Bag-of-Features Methods for Acoustic Event Detection and Classification

Rene Grzeszick, Axel Plinge and Gernot A. Fink
IEEE/ACM Trans. Audio, Speech and Language Processing, 25(6), pages 1242-1252, 2017.

BibTeX

Abstract

The detection and classification of acoustic events in various environments is an important task. Its applications range from video and multimedia analysis to surveillance of humans or even animal life. Several of these tasks require the capability of online processing. Besides many approaches that tackle the task of acoustic event detection, lately methods that are based on the well known Bag-of-Features principle emerged in the field. Features are calculated for all frames in a given window.

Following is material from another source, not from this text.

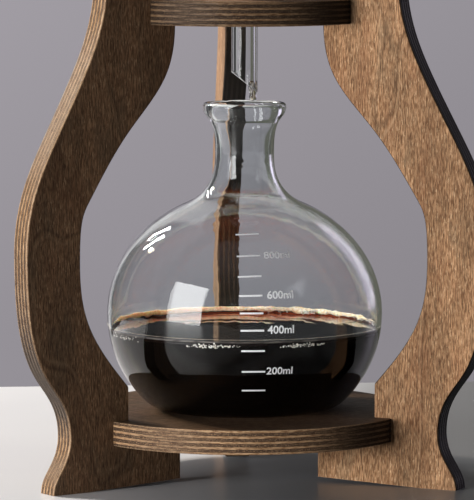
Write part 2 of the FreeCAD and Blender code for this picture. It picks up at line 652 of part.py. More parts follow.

Then, applying the Bag-of-Features concept, the features are quantized with respect to a learned codebook and a histogram representation is computed. Bag-of-Features approaches are particularly interesting as they can be efficiently computed and applied online. In this paper, the Bag-of-Features principle and various extensions are reviewed, including soft quantization, supervised codebook learning and temporal modeling. Furthermore, Mel and Gammatone frequency cepstral coefficients that originate from psychoacoustic models are used as input features for the Bag-of-Features representation. The possibility of fusing the results of multiple channels in order to improve the robustness is shown. Two different databases are used for the experiments: the DCASE 2013 office live dataset, and the ITC-Irst multichannel dataset.